Les auteurs des Dinosaures en BD vous expliquent les différentes étapes de création de leurs histoires et vous donnent leurs astuces !
Pour les enfants souhaitant réaliser une petite BD, nous avons réalisé un autre guide : Projet pour les enfants : faire une BD.
Étape 1 : recherche documentaire… et inspiration
Arnaud Plumeri (scénariste) : La première étape incombe à celui qui imagine et rédige les histoires, le scénariste.
Les auteurs de BD ont chacun leurs trucs pour créer leurs histoires. Mais le cas des Dinosaures en BD est spécial, car l’album se veut à la fois pédagogique et humoristique. En d’autres termes, il faut essayer d’apprendre des choses en étant amusant. Ça demande un effort intense de réflexion ! L’idée peut venir en 5 minutes ou en un mois dans le cas des thèmes plus compliqués, ça ne se décide pas à l’avance.
D’abord, je détermine si je veux parler d’un dino en particulier ou d’infos sur les dinosaures en général.

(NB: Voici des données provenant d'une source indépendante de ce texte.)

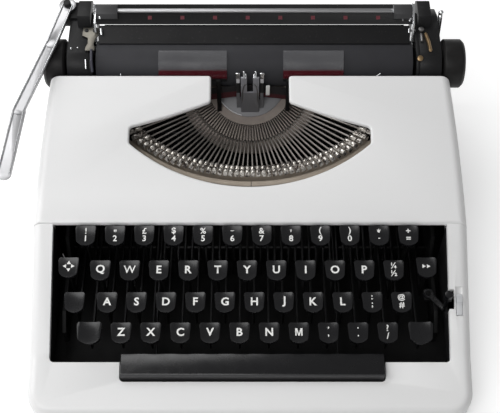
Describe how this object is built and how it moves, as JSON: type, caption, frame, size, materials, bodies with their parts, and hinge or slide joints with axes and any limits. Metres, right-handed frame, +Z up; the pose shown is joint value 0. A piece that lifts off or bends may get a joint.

Dans le cas du gag page 39 du tome 2, il s’agit du Maiasaura. J’ai lu beaucoup de choses à son sujet, vu des reconstitutions de son nid… Le Maiasaura signifie « reptile bonne mère », il m’a semblé intéressant d’apporter un peu de douceur à l’album, de ne pas montrer que des combats de dinosaures, et de mettre en scène des animaux qui s’occupent de leurs enfants.
J’ai collecté différentes informations (taille, croissance des petits, migration…) , et imaginé une Maiasaura mère-possessive qui aurait du mal à voir ses enfants quitter le nid.
Maintenant, il faut mettre en scène tout ça : c’est l’écriture du scénario.
Étape 2 : l’écriture du scénario
Certains scénaristes préfèrent dessiner rapidement leurs idées, pour ma part je suis plus à l’aise avec l’écriture. Dans de rares cas, je fais un petit croquis pour Bloz.
Voici à quoi ressemblent mes scénarios :
Les scénarios sont conçus pour tenir sur 4 bandes, un standard dans la BD franco-belge. Comme vous le verrez plus loin, Bloz a choisi de rajouter une 5e bande, ce qui est plutôt rare dans nos albums.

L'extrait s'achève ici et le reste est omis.